[YOUR GOAL]: Write out the complete material exactly as it stands.
....
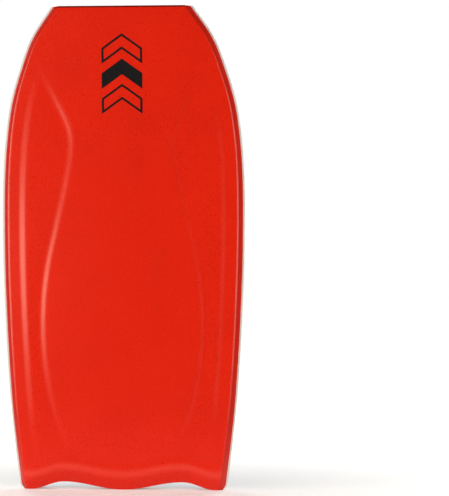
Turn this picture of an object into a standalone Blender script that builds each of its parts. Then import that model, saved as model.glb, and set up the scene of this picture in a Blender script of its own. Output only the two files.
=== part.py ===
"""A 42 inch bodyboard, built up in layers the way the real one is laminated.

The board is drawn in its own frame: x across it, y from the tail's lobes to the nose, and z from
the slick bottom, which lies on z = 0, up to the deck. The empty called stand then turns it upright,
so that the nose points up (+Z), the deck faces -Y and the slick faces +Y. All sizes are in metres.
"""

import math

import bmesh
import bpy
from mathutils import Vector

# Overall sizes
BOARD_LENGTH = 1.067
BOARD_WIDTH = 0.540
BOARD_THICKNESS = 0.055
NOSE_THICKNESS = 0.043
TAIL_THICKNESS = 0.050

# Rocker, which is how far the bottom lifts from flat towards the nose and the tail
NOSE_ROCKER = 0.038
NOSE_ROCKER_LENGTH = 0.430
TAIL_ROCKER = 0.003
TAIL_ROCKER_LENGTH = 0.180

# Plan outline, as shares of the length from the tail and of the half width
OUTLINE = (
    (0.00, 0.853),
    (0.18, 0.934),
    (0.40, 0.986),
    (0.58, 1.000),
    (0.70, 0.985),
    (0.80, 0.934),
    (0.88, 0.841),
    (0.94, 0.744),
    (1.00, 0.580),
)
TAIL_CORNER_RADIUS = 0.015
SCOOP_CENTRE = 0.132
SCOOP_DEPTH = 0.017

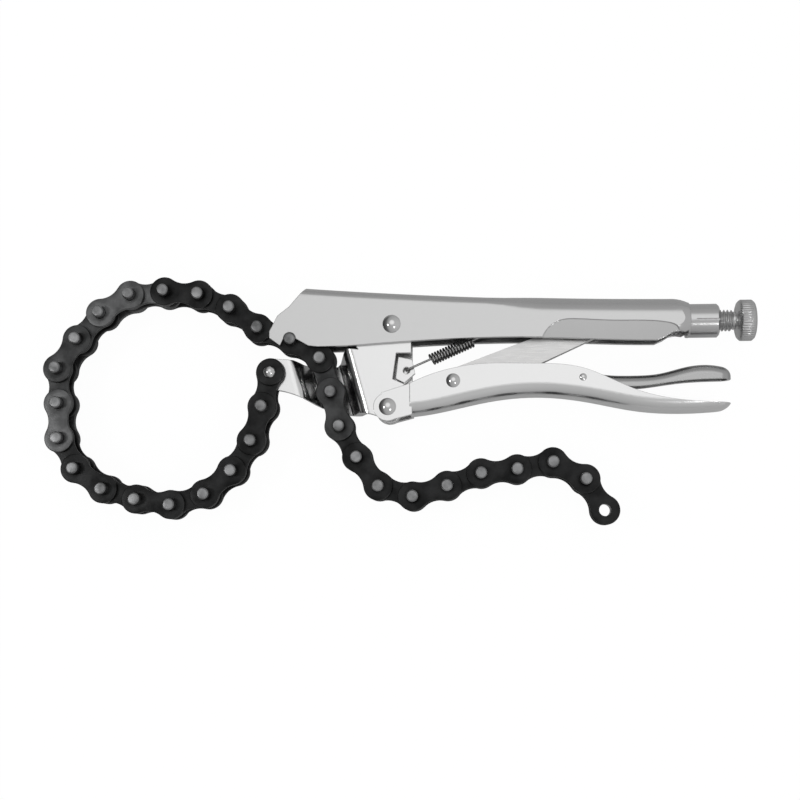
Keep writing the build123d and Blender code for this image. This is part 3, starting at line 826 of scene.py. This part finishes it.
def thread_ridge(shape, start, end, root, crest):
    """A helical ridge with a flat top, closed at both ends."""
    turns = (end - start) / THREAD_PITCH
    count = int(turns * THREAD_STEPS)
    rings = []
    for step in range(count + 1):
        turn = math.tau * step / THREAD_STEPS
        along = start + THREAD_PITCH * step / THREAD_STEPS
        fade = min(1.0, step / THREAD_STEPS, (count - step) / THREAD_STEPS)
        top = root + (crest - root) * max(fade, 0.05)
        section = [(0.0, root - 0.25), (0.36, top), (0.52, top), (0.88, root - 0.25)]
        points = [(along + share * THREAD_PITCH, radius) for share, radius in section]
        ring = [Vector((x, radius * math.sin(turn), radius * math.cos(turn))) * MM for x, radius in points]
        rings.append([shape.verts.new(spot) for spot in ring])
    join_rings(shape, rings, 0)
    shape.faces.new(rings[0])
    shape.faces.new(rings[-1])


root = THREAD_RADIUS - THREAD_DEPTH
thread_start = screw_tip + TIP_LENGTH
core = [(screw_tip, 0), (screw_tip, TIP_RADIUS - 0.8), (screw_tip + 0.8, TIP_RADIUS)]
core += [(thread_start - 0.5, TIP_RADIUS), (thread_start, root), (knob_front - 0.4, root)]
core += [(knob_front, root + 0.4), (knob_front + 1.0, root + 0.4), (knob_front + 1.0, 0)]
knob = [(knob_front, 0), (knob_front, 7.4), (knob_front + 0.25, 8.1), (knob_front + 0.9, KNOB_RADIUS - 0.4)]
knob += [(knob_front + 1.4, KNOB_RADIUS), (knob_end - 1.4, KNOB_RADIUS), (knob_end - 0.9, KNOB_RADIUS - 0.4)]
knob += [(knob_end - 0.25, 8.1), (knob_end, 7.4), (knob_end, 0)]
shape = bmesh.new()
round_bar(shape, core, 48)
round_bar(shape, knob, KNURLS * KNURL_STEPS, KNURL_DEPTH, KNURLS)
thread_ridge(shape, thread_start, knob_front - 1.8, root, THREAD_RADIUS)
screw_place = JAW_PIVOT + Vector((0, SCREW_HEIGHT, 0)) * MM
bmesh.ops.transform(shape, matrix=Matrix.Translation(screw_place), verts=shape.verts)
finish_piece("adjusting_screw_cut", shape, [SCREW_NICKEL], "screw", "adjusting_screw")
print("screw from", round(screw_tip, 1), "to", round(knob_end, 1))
....
[TASK RESPONSE]:
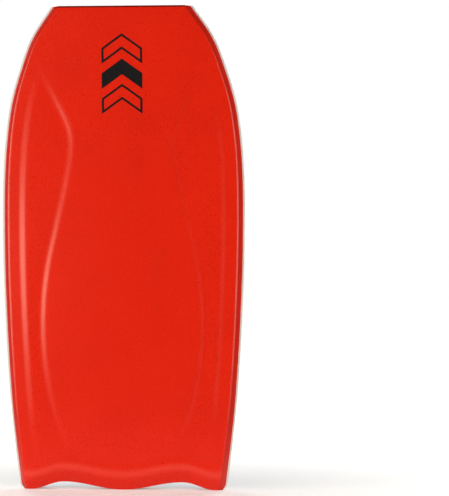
Turn this picture of an object into a standalone Blender script that builds each of its parts. Then import that model, saved as model.glb, and set up the scene of this picture in a Blender script of its own. Output only the two files.
=== part.py ===
"""A 42 inch bodyboard, built up in layers the way the real one is laminated.

The board is drawn in its own frame: x across it, y from the tail's lobes to the nose, and z from
the slick bottom, which lies on z = 0, up to the deck. The empty called stand then turns it upright,
so that the nose points up (+Z), the deck faces -Y and the slick faces +Y. All sizes are in metres.
"""

import math

import bmesh
import bpy
from mathutils import Vector

# Overall sizes
BOARD_LENGTH = 1.067
BOARD_WIDTH = 0.540
BOARD_THICKNESS = 0.055
NOSE_THICKNESS = 0.043
TAIL_THICKNESS = 0.050

# Rocker, which is how far the bottom lifts from flat towards the nose and the tail
NOSE_ROCKER = 0.038
NOSE_ROCKER_LENGTH = 0.430
TAIL_ROCKER = 0.003
TAIL_ROCKER_LENGTH = 0.180

# Plan outline, as shares of the length from the tail and of the half width
OUTLINE = (
    (0.00, 0.853),
    (0.18, 0.934),
    (0.40, 0.986),
    (0.58, 1.000),
    (0.70, 0.985),
    (0.80, 0.934),
    (0.88, 0.841),
    (0.94, 0.744),
    (1.00, 0.580),
)
TAIL_CORNER_RADIUS = 0.015
SCOOP_CENTRE = 0.132
SCOOP_DEPTH = 0.017

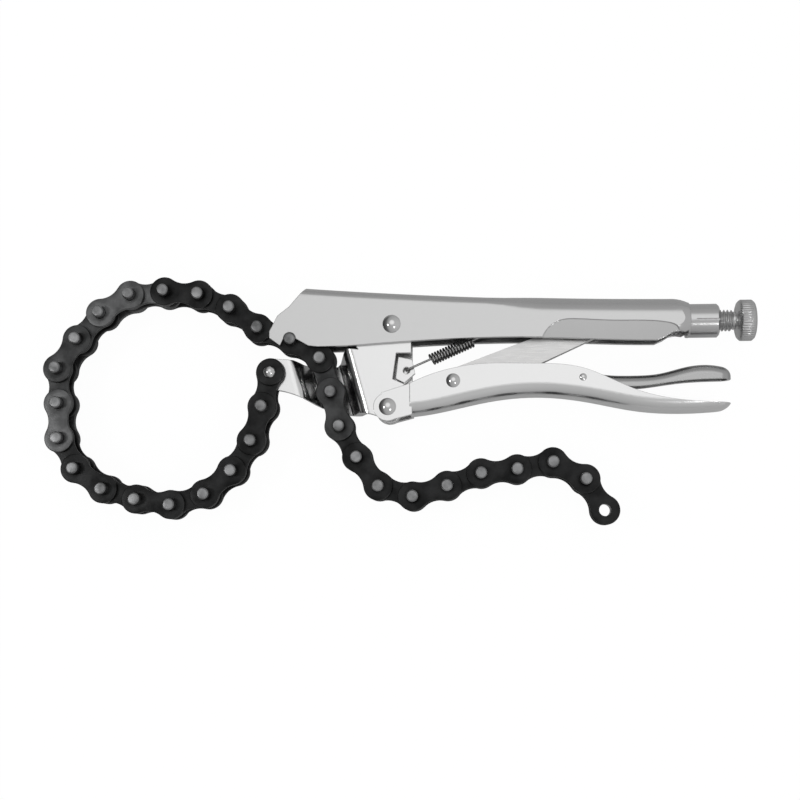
Keep writing the build123d and Blender code for this image. This is part 3, starting at line 826 of scene.py. This part finishes it.
def thread_ridge(shape, start, end, root, crest):
    """A helical ridge with a flat top, closed at both ends."""
    turns = (end - start) / THREAD_PITCH
    count = int(turns * THREAD_STEPS)
    rings = []
    for step in range(count + 1):
        turn = math.tau * step / THREAD_STEPS
        along = start + THREAD_PITCH * step / THREAD_STEPS
        fade = min(1.0, step / THREAD_STEPS, (count - step) / THREAD_STEPS)
        top = root + (crest - root) * max(fade, 0.05)
        section = [(0.0, root - 0.25), (0.36, top), (0.52, top), (0.88, root - 0.25)]
        points = [(along + share * THREAD_PITCH, radius) for share, radius in section]
        ring = [Vector((x, radius * math.sin(turn), radius * math.cos(turn))) * MM for x, radius in points]
        rings.append([shape.verts.new(spot) for spot in ring])
    join_rings(shape, rings, 0)
    shape.faces.new(rings[0])
    shape.faces.new(rings[-1])


root = THREAD_RADIUS - THREAD_DEPTH
thread_start = screw_tip + TIP_LENGTH
core = [(screw_tip, 0), (screw_tip, TIP_RADIUS - 0.8), (screw_tip + 0.8, TIP_RADIUS)]
core += [(thread_start - 0.5, TIP_RADIUS), (thread_start, root), (knob_front - 0.4, root)]
core += [(knob_front, root + 0.4), (knob_front + 1.0, root + 0.4), (knob_front + 1.0, 0)]
knob = [(knob_front, 0), (knob_front, 7.4), (knob_front + 0.25, 8.1), (knob_front + 0.9, KNOB_RADIUS - 0.4)]
knob += [(knob_front + 1.4, KNOB_RADIUS), (knob_end - 1.4, KNOB_RADIUS), (knob_end - 0.9, KNOB_RADIUS - 0.4)]
knob += [(knob_end - 0.25, 8.1), (knob_end, 7.4), (knob_end, 0)]
shape = bmesh.new()
round_bar(shape, core, 48)
round_bar(shape, knob, KNURLS * KNURL_STEPS, KNURL_DEPTH, KNURLS)
thread_ridge(shape, thread_start, knob_front - 1.8, root, THREAD_RADIUS)
screw_place = JAW_PIVOT + Vector((0, SCREW_HEIGHT, 0)) * MM
bmesh.ops.transform(shape, matrix=Matrix.Translation(screw_place), verts=shape.verts)
finish_piece("adjusting_screw_cut", shape, [SCREW_NICKEL], "screw", "adjusting_screw")
print("screw from", round(screw_tip, 1), "to", round(knob_end, 1))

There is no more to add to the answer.